Dr. Jeffrey Brenner, a family physician, recognized the problem in Camden, N.J., where one percent of patients was responsible for 30 percent of medical costs.
Brenner founded Camden Coalition of Healthcare Providers, an effort aimed at focusing on primary care, with a nurse practitioner and a social worker making home visits and helping these patients with matters such as paperwork, filling prescriptions and addressing health complaints as they arise.
The result: Brenner's first 36 patients saw a 40 percent drop in average monthly visits to hospitals and emergency rooms, and a 56 percent reduction in their average hospital bills.
Here in Lancaster County, a similar approach is being taken by LG Health to address the superutilizer population.

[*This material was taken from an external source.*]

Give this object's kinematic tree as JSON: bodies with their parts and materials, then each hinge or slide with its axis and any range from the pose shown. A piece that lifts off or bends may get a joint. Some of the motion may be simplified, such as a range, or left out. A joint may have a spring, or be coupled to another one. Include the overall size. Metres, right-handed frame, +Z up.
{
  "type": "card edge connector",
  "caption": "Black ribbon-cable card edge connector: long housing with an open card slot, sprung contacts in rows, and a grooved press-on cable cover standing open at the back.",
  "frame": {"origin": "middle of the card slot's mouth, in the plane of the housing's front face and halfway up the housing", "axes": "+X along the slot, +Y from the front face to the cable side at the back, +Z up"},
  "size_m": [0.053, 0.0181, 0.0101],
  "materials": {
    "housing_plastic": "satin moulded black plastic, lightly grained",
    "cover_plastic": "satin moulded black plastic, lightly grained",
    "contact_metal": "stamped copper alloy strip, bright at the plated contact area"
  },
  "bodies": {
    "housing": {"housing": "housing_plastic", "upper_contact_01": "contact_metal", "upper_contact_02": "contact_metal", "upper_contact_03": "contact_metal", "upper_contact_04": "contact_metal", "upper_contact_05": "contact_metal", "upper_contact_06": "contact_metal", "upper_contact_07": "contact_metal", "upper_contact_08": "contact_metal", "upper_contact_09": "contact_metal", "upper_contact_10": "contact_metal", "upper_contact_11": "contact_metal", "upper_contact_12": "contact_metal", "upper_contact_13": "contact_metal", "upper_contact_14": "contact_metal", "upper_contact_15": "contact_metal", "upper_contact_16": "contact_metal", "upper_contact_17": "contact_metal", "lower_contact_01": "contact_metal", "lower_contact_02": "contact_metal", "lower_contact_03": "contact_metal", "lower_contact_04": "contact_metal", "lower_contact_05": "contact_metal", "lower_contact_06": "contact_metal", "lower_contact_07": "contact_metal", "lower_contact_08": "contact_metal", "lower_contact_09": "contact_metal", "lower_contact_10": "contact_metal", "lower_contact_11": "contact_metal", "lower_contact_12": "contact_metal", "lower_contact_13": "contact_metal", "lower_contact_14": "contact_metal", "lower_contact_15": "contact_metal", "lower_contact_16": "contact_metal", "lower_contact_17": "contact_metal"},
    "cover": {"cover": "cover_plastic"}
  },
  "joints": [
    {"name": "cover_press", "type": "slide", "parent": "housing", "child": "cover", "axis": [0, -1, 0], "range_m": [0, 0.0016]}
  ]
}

The health system's Superutilizer Project is assigning a psychologist, social worker, pharmacist, lawyer and case manager to work with such patients.
The project, launched in September 2011 at a cost of $71,000 for about 30 patients, has cut health care visits by 13 percent and emergency room visits by a third.
While costs rose 47 percent for those patients during the project's first year, the newness and small size of the project means a single hospitalization could throw the numbers off significantly, according to project director Dr. Jeffrey R. Martin, associate director of Family and Community Medicine at LG Health.
Martin sums up the data-driven approach in very human terms. The project's team, he said, is "worrying with people. They're walking with them through every aspect. They're going to their homes and seeing where they live."
And that's one of the keys to the program's success: targeting people's needs, and that means making sure the care fits the whole person. (In Camden, for example, some patients are encouraged to enroll in Alcoholics Anonymous or attend church services.)
The logic of the approach squares with federal statistics: People with chronic conditions, such as diabetes and heart disease, account for more than 75 percent of the more than $2 trillion spent on annual U.S. medical care costs, according to the Centers for Disease Control and Prevention.
In an age of rising health costs, delivering less expensive care that serves patients better is just what the doctor ordered.
LG Health's project assigns a psychologist, social worker, pharmacist, lawyer and case manager to work with superutilizer patients.